Density functional study of complete, first-order and critical wedge filling transitions

TL;DR

This study uses density functional theory to analyze different types of wedge filling transitions, revealing how wall-fluid interactions influence whether the filling is first-order or second-order, with results matching theoretical predictions.

Contribution

It provides a detailed numerical investigation of wedge filling transitions considering various wall-fluid interactions, extending understanding of wetting and filling phenomena near critical points.

Findings

Hard wall wedge is fully filled by vapor near coexistence.

Strong attractive interactions lead to first-order filling transitions.

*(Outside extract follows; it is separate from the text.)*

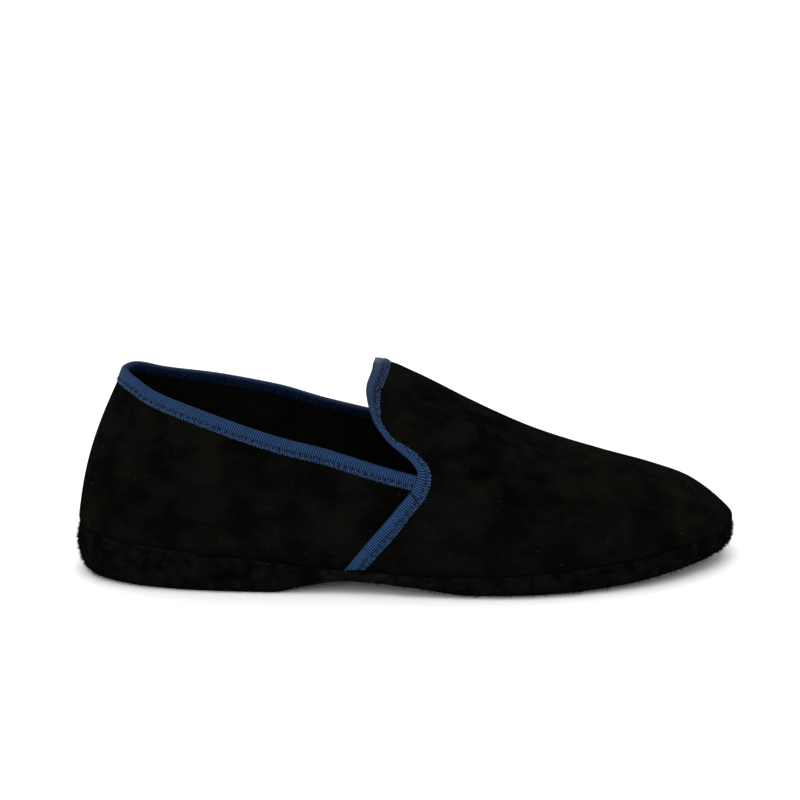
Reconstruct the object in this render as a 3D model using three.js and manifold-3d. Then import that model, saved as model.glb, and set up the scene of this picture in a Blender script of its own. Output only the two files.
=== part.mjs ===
// A man's right-foot suede slipper: a low-cut upper whose front panel laps over the quarters,
// ribbed blue ribbon folded over the top line and over the front panel's back edge,
// a padded insole, a soft suede sole and a suede-covered wedge heel.
// Millimetres. +X runs from heel to toe, +Y to the inner side of the foot, +Z up, floor at Z = 0.
import * as THREE from 'three';
import { mergeVertices } from 'three/addons/utils/BufferGeometryUtils.js';
import Module from 'manifold-3d';

const wasm = await Module();
wasm.setup();

// Driving sizes
const shoeLength = 290;
const ballWidth = 98;
const heelHeight = 90;
const tongueHeight = 95;
const innerRise = 8.5;
const riseStart = 0.08;
const riseSpan = 0.25;
const heelThickness = 21;
const archLift = 4.6;
const toeSpring = 6.5;
const soleEdgeRound = 5.5;
const upperWall = 2.0;
const vampLap = 0.8;
const lapWidth = 16;
const featherTuck = 1.0;
const tuckHeight = 3.0;
const lastingMargin = 12;
const heelBackLean = 56;
const crestEndGap = 29;
const crestDrift = 10;
const driftStart = 0.35;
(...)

Weak interactions result in second-order filling with critical exponents matching theory.

Abstract

We present numerical studies of complete, first-order and critical wedge filling transitions, at a right angle corner, using a microscopic fundamental measure density functional theory. We consider systems with short-ranged, cut-off Lennard-Jones, fluid-fluid forces and two types of wall-fluid potential: a purely repulsive hard wall and also a long-ranged potential with three different strengths. For each of these systems we first determine the wetting properties occurring at a planar wall including any wetting transition and the dependence of the contact angle on temperature. The hard wall corner is completely filled by vapour on approaching bulk coexistence and the numerical results for the growth of the meniscus thickness are in excellent agreement with effective Hamiltonian predictions for the critical exponents and amplitudes, at leading and next-to-leading order. In the presence of the attractive wall-fluid interaction, the corresponding planar wall-fluid interface exhibits a first-order wetting transition for each of the interaction strengths considered. In the right angle wedge geometry the two strongest interactions produce first-order filling transitions while for the weakest interaction strength, for which wetting and filling occur closest to the bulk critical point, the filling transition is second-order. For this continuous transition the critical exponent describing the divergence of the meniscus thickness is found to be in good agreement with effective Hamiltonian predictions.